The Education Commission was the last government department to occupy the building. As it looked for places to host educational and cultural events, it discovered that Zhangyuan Garden was the ideal choice, says Hu. Sometimes events were hosted there, and six years ago Tang had a chance to look inside the building for the first time.

"I thought that it was a very well designed house, so big, so many floors," says Tang.

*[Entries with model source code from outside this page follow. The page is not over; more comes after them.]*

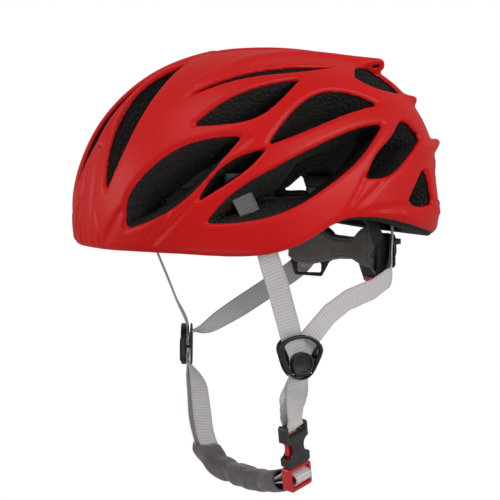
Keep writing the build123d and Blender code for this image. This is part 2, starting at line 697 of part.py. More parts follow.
with BuildPart() as pinion:
    with BuildSketch(dial_plane.offset(RACK_Y)):
        Circle(GEAR_ROOT)
        for i in range(TEETH):
            with BuildLine():
                Polyline(gear_tooth(90 + i * 360 / TEETH))
            make_face()
    extrude(amount=RACK_THICK)
    with BuildSketch(dial_plane.offset(WALL_Y + 0.2)):
        Circle(1.8)
    extrude(amount=RACK_Y - WALL_Y)
    with BuildSketch(dial_plane.offset(RACK_Y + RACK_THICK)):
        Circle(3.2)
    extrude(amount=KNOB_Y - RACK_Y - RACK_THICK)
    with BuildSketch(dial_plane.offset(KNOB_Y)):
        RegularPolygon(HEX_RADIUS, 6)
    extrude(amount=4)
    with BuildSketch(dial_plane.offset(RACK_Y + 1)):
        Circle(1.05)
    extrude(amount=KNOB_Y + 4 - RACK_Y, mode=Mode.SUBTRACT)
finish(pinion.part, "pinion")

with BuildPart() as dial_knob:
    with BuildSketch(dial_plane.offset(KNOB_Y)):
        Circle(DIAL_RADIUS - 1.4)
        RegularPolygon(HEX_RADIUS + 0.08, 6, mode=Mode.SUBTRACT)
    extrude(amount=KNOB_THICK)
    with BuildSketch(dial_plane.offset(KNOB_Y)):
        Circle(9.0)
        Circle(4.4, mode=Mode.SUBTRACT)
    extrude(amount=1.4, mode=Mode.SUBTRACT)
    with BuildSketch(dial_plane.offset(KNOB_Y + 4)):
        Circle(3.4)
    extrude(amount=KNOB_THICK - 4, mode=Mode.SUBTRACT)
finish(dial_knob.part, "dial_knob")

with BuildPart() as dial_grip:
    with BuildSketch(dial_plane.offset(KNOB_Y + 0.6)):
        Circle(DIAL_RADIUS)
        with PolarLocations(DIAL_RADIUS + 0.4, 18):
            Circle(1.0, mode=Mode.SUBTRACT)
        Circle(DIAL_RADIUS - 1.4, mode=Mode.SUBTRACT)
    extrude(amount=KNOB_THICK - 1.6)
finish(dial_grip.part, "dial_grip")

with BuildPart() as dial_screw:
    with BuildSketch(dial_plane.offset(KNOB_Y + 4.02)):
        Circle(2.6)
    extrude(amount=1.6)
    with BuildSketch(dial_plane.offset(RACK_Y + 1.4)):
        Circle(1.0)
    extrude(amount=KNOB_Y + 4.02 - RACK_Y - 1.4)
    with BuildSketch(dial_plane.offset(KNOB_Y + 4.8)):
        Rectangle(3.2, 0.7)
        Rectangle(0.7, 3.2)
    extrude(amount=1, mode=Mode.SUBTRACT)
finish(dial_screw.part, "dial_screw")

with BuildPart() as detent_spring:
    with BuildSketch(dial_plane.offset(COVER_Y + COVER_THICK)):
        Circle(8.4)
        Circle(5.0, mode=Mode.SUBTRACT)
        with PolarLocations(6.7, 3):
            Rectangle(4, 0.8, mode=Mode.SUBTRACT)
    extrude(amount=0.5)
finish(detent_spring.part, "detent_spring")
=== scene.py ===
import json
import math
import bmesh
import bpy
import numpy as np
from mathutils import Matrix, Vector


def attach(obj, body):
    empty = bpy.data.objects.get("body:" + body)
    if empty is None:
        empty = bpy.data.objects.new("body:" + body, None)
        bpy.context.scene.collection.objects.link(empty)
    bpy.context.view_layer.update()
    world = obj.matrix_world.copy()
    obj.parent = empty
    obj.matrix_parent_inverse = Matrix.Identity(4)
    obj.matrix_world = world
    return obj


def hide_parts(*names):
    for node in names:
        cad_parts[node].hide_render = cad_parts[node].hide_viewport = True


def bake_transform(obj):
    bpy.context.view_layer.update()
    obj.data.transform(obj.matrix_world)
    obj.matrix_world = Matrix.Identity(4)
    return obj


# Cycling helmet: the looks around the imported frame. Lengths are millimetres in its axes (+Z up, front
# towards -Y, wearer's left towards +X), until a mesh is made in metres.

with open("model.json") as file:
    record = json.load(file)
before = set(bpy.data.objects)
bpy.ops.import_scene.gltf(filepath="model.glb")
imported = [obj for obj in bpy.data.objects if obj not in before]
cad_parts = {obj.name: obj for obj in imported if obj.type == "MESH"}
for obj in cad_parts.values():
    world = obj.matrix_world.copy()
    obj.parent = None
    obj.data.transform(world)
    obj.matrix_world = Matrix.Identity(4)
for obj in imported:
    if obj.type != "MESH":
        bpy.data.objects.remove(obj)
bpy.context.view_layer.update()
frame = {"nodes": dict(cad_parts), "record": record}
MM = 0.001

# ---- shape of the dome ----
HALF_WIDTH = 103.0
ROUNDNESS = 2.25
MID_Y, MID_Z = 5.0, 10.0
PROFILE = [(-128, -14), (-130, 5), (-128, 28), (-120, 52), (-107, 74), (-91, 91), (-64, 109), (-34, 119),
           (0, 122.5), (38, 121), (74, 113), (102, 96), (122, 70), (131, 40), (134, 12), (129, -14),
           (100, -70), (0, -100), (-100, -70)]
RIM = [(-150, -14), (-100, -13), (-30, -12), (-10, -4), (12, 7), (32, 8.5), (60, 4.5), (95, -4), (118, -9)]
RIM_END = [(136, 13), (160, 60), (160, 190), (-190, 190), (-190, -14)]

# Vents: bearing from the front, elevation, edge bevel, then the upper and lower edge of the outline on a
# plane VENT_PLANE from the middle of the dome.
VENT_PLANE = 110.0
VENTS = {
    "brow_crescent": (9, 26, 4, [(3, -38), (-6, -10), (-11, 16), (-10, 40), (-3, 69)],
                      [(8, -16), (9, 6), (6, 32)]),
    "front_almond": (36, 12, 5, [(-34, -30), (-33, -14), (-22, 2), (-4, 18), (14, 27), (33, 33)],
                     [(-24, -27), (0, -14), (18, 8)]),
    "upper_front": (60, 42, 4, [(-41, -20), (-20, -2), (4, 14), (28, 28)], [(0, -12), (17, 8)]),
    "middle_slit": (52, 15, 3, [(-20, -18), (-9, 0), (5, 11), (20, 18)], [(-4, -7), (10, 5)]),
    "side_long": (82, 14, 5, [(-88, -31), (-66, -12), (-30, 7), (20, 30), (50, 42), (72, 48)],
                  [(-52, -29), (-20, -21), (10, -5), (42, 18), (60, 36)]),
    "upper_rear": (94, 38, 5, [(-54, -17), (-30, 2), (-8, 15), (10, 19), (30, 15), (44, 9)],
                   [(-22, -10), (14, 1)]),
    "rear_side": (122, 22, 4, [(-32, -15), (-20, -2), (2, 10), (18, 18), (33, 6)], [(-14, -16), (16, -2)]),
    "rear_low": (134, 6, 3, [(-16, -3), (8, 14), (15, -7)], [(-8, -7), (4, -8)]),
    "rear_high": (140, 46, 3, [(-20, 12), (-6, 17), (10, 15), (21, 7), (22, -5)],
                  [(-16, 2), (-4, -7), (10, -11)]),
    "ridge_slit": (88, 60, 3, [(-96, -5), (-40, -1), (28, 4)], [(-44, -5), (0, -3)]),
    "crown_slot": (100, 82, 3, [(-45, 15), (-10, 9), (20, 4), (50, -6)], [(-20, 2), (10, -6), (36, -10)]),
    "rear_upper_slot": (168, 32, 4, [(8, 34), (-6, 26), (-13, 2), (-13, -20), (-3, -35)],
                        [(10, 6), (10, -28)]),
    "rear_exhaust": (158, 6, 3, [(-15, 19), (-19, 2), (-15, -11)], [(4, 10), (14, -2), (8, -12)]),
}

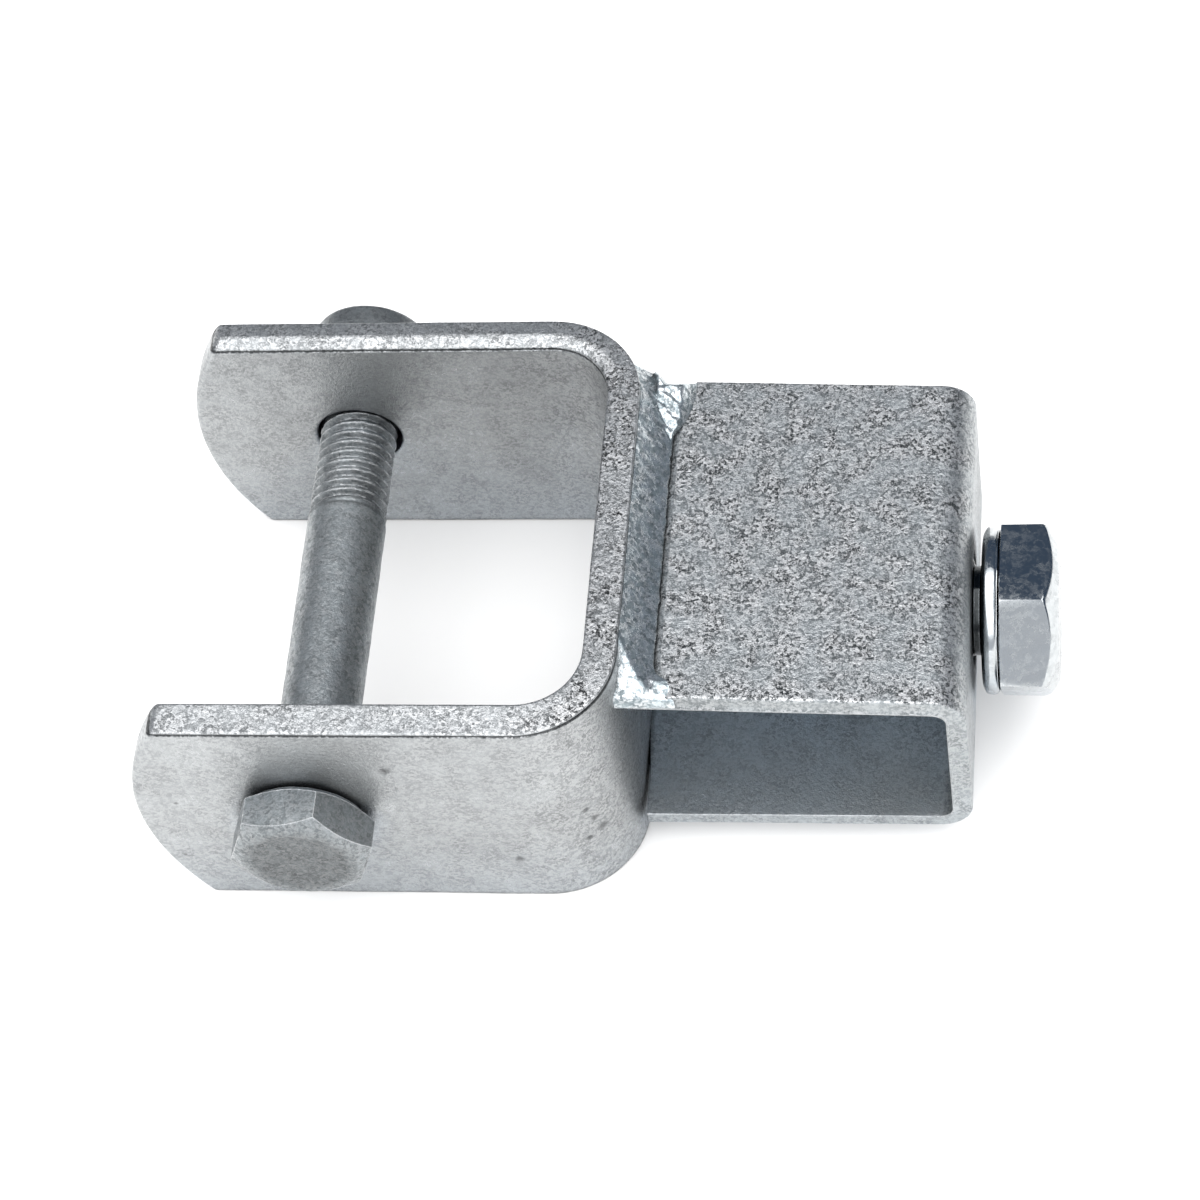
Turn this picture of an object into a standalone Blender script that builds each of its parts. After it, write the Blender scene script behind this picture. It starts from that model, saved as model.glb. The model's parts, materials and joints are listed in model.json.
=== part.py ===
"""Scaffold coupler clamp: a bent fork with a clevis bolt, and a screw-clamp channel welded to its web.

The origin is the middle of the web's lower edge, which the clamp stands on. The arms point along -X,
the clamp channel along +X, the clevis bolt lies along Y, and +Z is up.
"""

import math

import bpy
from mathutils import Matrix, Vector

MM = 0.001

# Fork: one flat strip on edge, bent to a U
STRIP_WIDTH = 45 * MM
STRIP_THICKNESS = 5 * MM
FORK_GAP = 62 * MM
FORK_BEND_RADIUS = 9 * MM
ARM_REACH = 68.8 * MM
TIP_RADIUS = 42 * MM
FORK_EDGE_ROUNDING = 1.3 * MM

# Clevis bolt (M12), low in holes a little wider than its shank, and its locking nut with a round crown
CLEVIS_X = -44 * MM
CLEVIS_Z = 22.3 * MM
CLEVIS_HOLE_X = -43.8 * MM
CLEVIS_HOLE_Z = STRIP_WIDTH / 2
CLEVIS_HOLE_DIAMETER = 13 * MM
CLEVIS_HOLE_BEVEL = 0.4 * MM
CLEVIS_THREAD_DIAMETER = 11.8 * MM
CLEVIS_SHANK_DIAMETER = 12 * MM
CLEVIS_LENGTH = 85 * MM
CLEVIS_THREAD_LENGTH = 30 * MM
CLEVIS_HEAD_HEIGHT = 7.5 * MM
CLEVIS_ACROSS_FLATS = 19 * MM
CLEVIS_NUT_HEIGHT = 14 * MM
CLEVIS_NUT_CROWN_HEIGHT = 3.6 * MM
CLEVIS_HEAD_TURN = math.radians(-10.5)
CLEVIS_NUT_TURN = math.radians(2)

# Clamp channel: sheet bent to a U, open at both Y ends, its legs butted to the web
CHANNEL_SHEET = 3 * MM
CHANNEL_LENGTH = 55.4 * MM
CHANNEL_MIDDLE_Y = 0.9 * MM
CHANNEL_RIGHT_X = 50.5 * MM
CHANNEL_BOTTOM_Z = 5 * MM
CHANNEL_HEIGHT = 33 * MM
CHANNEL_BEND_RADIUS = 2 * MM
TOP_LEG_SPLAY = math.radians(2.2)
CHANNEL_EDGE_BEVEL = 0.4 * MM

# Clamp screw (M16, hexagon head with a washer collar) and the nut welded inside the channel
SCREW_Y = 0.0
SCREW_Z = 21.4 * MM
SCREW_THREAD_DIAMETER = 15.8 * MM
SCREW_LENGTH = 35 * MM
SCREW_HEAD_GAP = 1.3 * MM
SCREW_ACROSS_FLATS = 23.5 * MM
SCREW_COLLAR_DIAMETER = 24.4 * MM
SCREW_COLLAR_HEIGHT = 2.4 * MM
SCREW_COLLAR_ROUNDING = 1 * MM
SCREW_HEAD_HEIGHT = 11 * MM
SCREW_HEAD_TURN = math.radians(3)
CLAMP_NUT_ACROSS_FLATS = 24 * MM
CLAMP_NUT_HEIGHT = 13 * MM

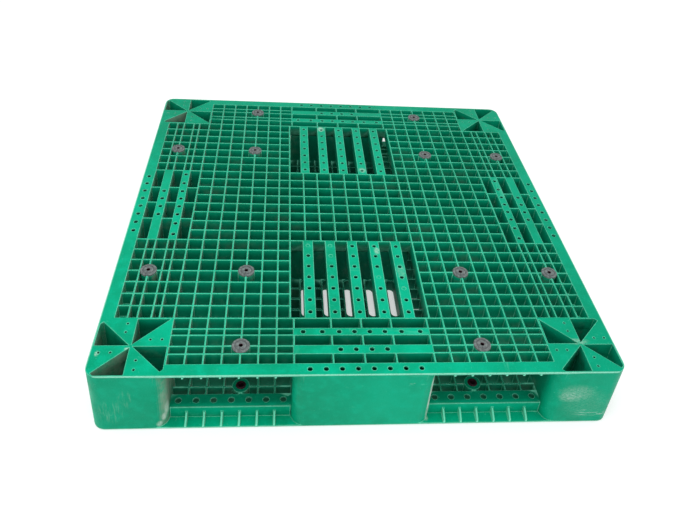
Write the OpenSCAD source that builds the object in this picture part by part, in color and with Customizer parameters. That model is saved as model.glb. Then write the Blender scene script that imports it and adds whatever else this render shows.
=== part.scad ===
// Double-faced plastic pallet with four-way fork entry and rubber anti-slip plugs.
// Z is up and the front is -Y. The origin is at the centre of the footprint, on the floor.

/* [Pallet] */
// Side of the square deck
deck_w = 1000; // [996:1:1010]
// Height between the two deck faces, without the plug heads
body_h = 146; // [140:1:170]
// Thickness of each deck
deck_t = 31; // [28:1:36]
// Radius of the four outer corners
corner_r = 25; // [10:1:27]

/* [Rib grid] */
// Spacing of the ribs over the whole deck
pitch = 33; // [32.8:0.1:33.2]
// Spacing of the ribs between the two windows
centre_pitch = 34.75; // [34.4:0.05:35]
// Thickness of a rib
rib_t = 3.2; // [2.4:0.1:3.6]
// Thickness of closed plates in the deck faces
plate_t = 3; // [2:0.1:4]
// Thickness of the outer walls
wall_t = 4; // [3:0.1:5]

/* [Edge band] */
// Inner edge of the flat rim, from the centre of the pallet
rim_in = 473; // [470:0.5:476]
// Thickness of the flange along the fork entries
flange_t = 3.5; // [2.5:0.1:4.5]
// Height of the gussets under the flange, at the wall
gusset_h = 16; // [10:1:20]
// Height of the gussets under the flange, at its outer edge
gusset_nose = 4.5; // [1:0.5:8]
// Diameter of the drain holes in the bored strip
drain_d = 12; // [8:0.5:14]

/* [Perforations] */
// Diameter of the holes in the window bars
bar_hole_d = 9; // [6:0.5:11]
// Diameter of the holes in the rim and in the side bars
rim_hole_d = 9.5; // [6:0.5:11]
// Diameter of the small holes in the corner plates
star_hole_d = 5; // [3:0.5:7]
// Depth of the dimple where a hole is blind
dimple_t = 0.8; // [0.4:0.1:1.5]

/* [Windows] */
// Width of a window bar in the upper deck
upper_bar_w = 22.5; // [20:0.5:25]
// Spacing of the window bars in the upper deck
upper_bar_pitch = 49.6; // [48:0.1:50]
// Width of a window slot in the lower deck
lower_slot_w = 20; // [18:0.5:24]
// Spacing of the window slots in the lower deck
lower_slot_pitch = 50; // [48:0.1:50]
// Length of a window slot in the lower deck
lower_slot_l = 111; // [90:1:120]

/* [Blocks] */
// Radius of the vertical edges of the blocks at the fork entries
block_r = 25; // [15:1:25]

/* [Plugs] */
// Diameter of the plug head
plug_d = 34; // [30:0.5:36]
// How far the head stands above the deck face
plug_proud = 2; // [1:0.1:3]
// Depth of the seat that the head sits in
seat_depth = 2.5; // [1:0.1:4]
// Diameter of the green boss that carries the plug
boss_d = 33; // [30:0.5:34]
// How far the boss stands past the inner face of the deck
boss_past = 4; // [1:0.5:6]
// Diameter of the bore in the boss
bore_d = 18; // [14:0.5:20]
// Radial gap between the plug and its boss
plug_gap = 0.2; // [0.1:0.05:0.4]

/* [Hidden] */
$fn = 48;
half = deck_w / 2;
mid_z = plug_proud + body_h / 2;
eps = 1;
corner_steps = 10;

// Lines of the ribs, from the centre outwards.
field_n = 11;
field_end = field_n * pitch;
centre_n = 4;
section_half = centre_n * pitch;
side_block_half = section_half + rib_t / 2;
window_half = centre_n * centre_pitch;
band_lines = [field_end, field_end + 27, field_end + 42.5, field_end + 69, field_end + 87];
rim_line = rim_in + rib_t / 2;
outer_wall = half - wall_t;
divider = 59.5;
section_cols = [-section_half, -divider, 0, divider, section_half];
closed_rows_upper = [1, 3];
closed_rows_lower = [0, 2, 4];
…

At the end of 2007, the subdistrict officials decided to turn it into a community center. It took them four months to renovate the building for everyday use. The restoration is not historically accurate - new layers of paint cover the dark wood beams and faux 1930s sofas line the sitting room. But that hasn't stopped the Zhangyuan Garden from recapturing something of its heyday as a cultural hotspot. As well as coverage in the press, it has become a favorite setting for Chinese films, documentaries and television dramas about old Shanghai.

Unlike those old buildings that have been preserved under glass, Zhangyuan Garden is home to the changing demographic of Shanghai life.

As well as looking after retirees, it is an activity center for returned overseas Chinese, who are often high profile, successful businesspeople or celebrities, according to Hu. Street authorities are encouraging the flow of ideas between overseas Chinese, locals and foreigners. This April they hosted a Lifestyle Forum where an Italian Chinese gave a popular talk on the art of perfumery.

There are also increasing numbers of white-collar workers in Shanghai from other parts of China. They have formed a "new Shanghainese" club based at Zhangyuan Garden to help each other put down roots, make new friends and advance careers.

For the Expo, there are plans to turn the sitting room into a museum about old Shanghai. This fixed exhibition will last until the Expo closes late next year. In the meantime, the regular activities will be moved to another restored French villa in Gubei. The upper levels will continue to host the multicultural activities typical of this city.